Additional services include equine therapy (therapeutic treatment using horses) for kids with disabilities, legal crisis counseling for women in difficult situations, and other services as they are needed by our community.
SUPPORT SERVICES
You can get involved in many ways.
- Engage with Anastasia, our art therapist, on Instagram at @art_terapea_minusinsk
- Consider supporting Anastasia directly in her endeavor to open a children's home
- Donate to the Legal Crisis Fund to ensure that women facing legal issues and barriers can receive support
LOCAL PARTNER HIGHLIGHT
Anastasia has been a pillar of the Minusinsk community for more than two decades. Every summer, she plans and executes summer camps for the youth of the community. These 10-14 day events welcome upwards of 30 students who are fed five times a day and enjoy a vivid program of games, group and team building activities, development seminars, and the occasional adrenaline-inducing thrill.
She first became interested in psychology when she realized that there were significant gaps in her knowledge of parenting her adopted children. Anastasia and her husband have five adopted children and three biological.
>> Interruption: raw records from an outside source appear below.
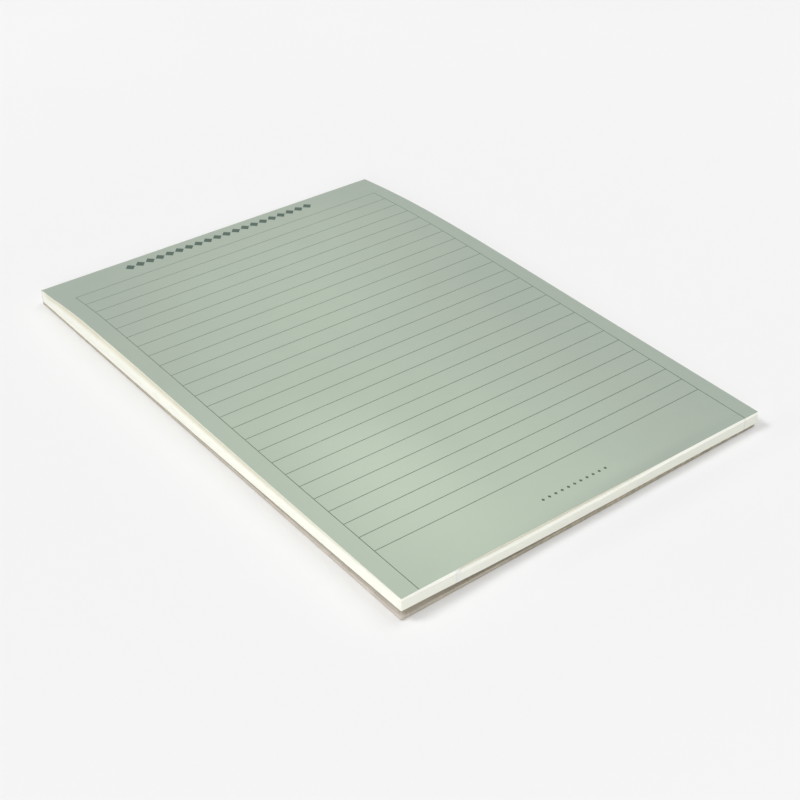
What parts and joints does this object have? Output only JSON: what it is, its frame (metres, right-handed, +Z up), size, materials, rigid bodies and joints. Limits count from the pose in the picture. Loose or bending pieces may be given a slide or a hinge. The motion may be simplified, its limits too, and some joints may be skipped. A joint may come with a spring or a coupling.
{
  "type": "ruled writing pad",
  "caption": "Ruled writing pad: a block of sheets glued along the head to a stiff card back, its foot loose and one corner sprung up.",
  "frame": {"origin": "bottom centre of the whole pad, on the underside of the card back", "axes": "+X right along the loose foot, +Y from the foot to the glued head, +Z up off the table"},
  "size_m": [0.148, 0.2104, 0.0089],
  "materials": {
    "chipboard": "matte",
    "white_paper": "matte",
    "printed_sheet": "matte",
    "padding_glue": "satin"
  },
  "bodies": {
    "root": {"backing_board": "chipboard", "paper_block": "white_paper", "glue_strip": "padding_glue"}
  },
  "joints": []
}
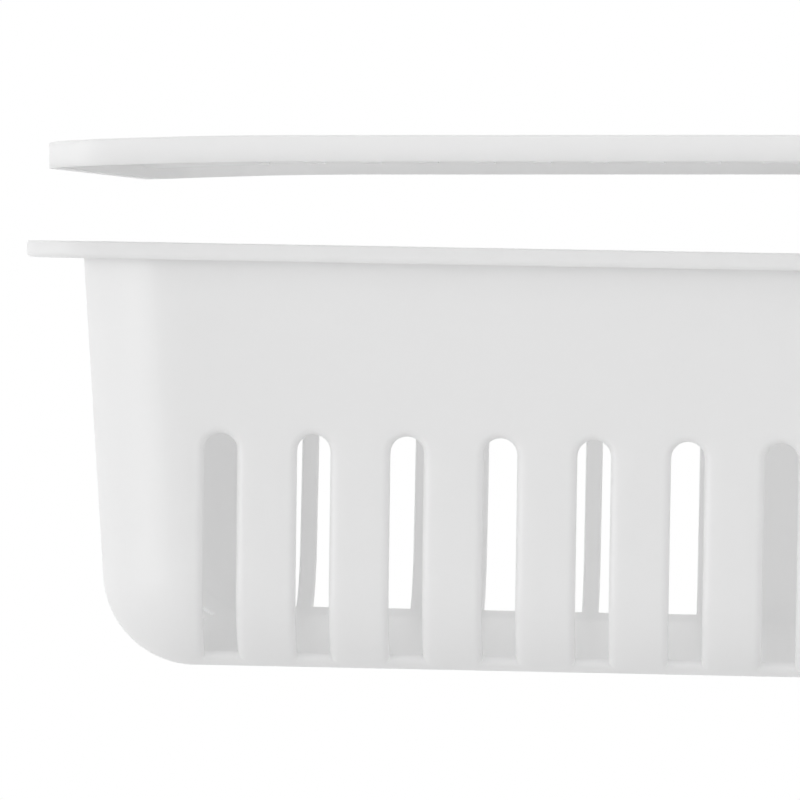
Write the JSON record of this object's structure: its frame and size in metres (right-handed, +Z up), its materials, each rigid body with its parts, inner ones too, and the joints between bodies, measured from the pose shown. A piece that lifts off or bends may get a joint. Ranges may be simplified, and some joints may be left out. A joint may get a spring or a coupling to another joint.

She will earn her Bachelors of Psychology in 2023, but meanwhile has become a certified art-therapy provider.
In addition to giving free and discounted lessons to adopted and traumatized children in her community, Anastasia supports her husband in their family business. She is responsible for the administration and execution of all finances and legal paperwork.
In Siberia, owning your own business is not like in America—almost everyone engages in some kind of entrepreneurial or individual enterprise in order to subsidize their income. A large majority of the population grows at least a portion of what they consume, and the excess is often sold at the "rynok" (market). Anastasia and her family have a large garden where they grow tomatoes, cucumbers, carrots, and other vegetables, and a "dacha"—lot of land outside of the town—where they grow potatoes.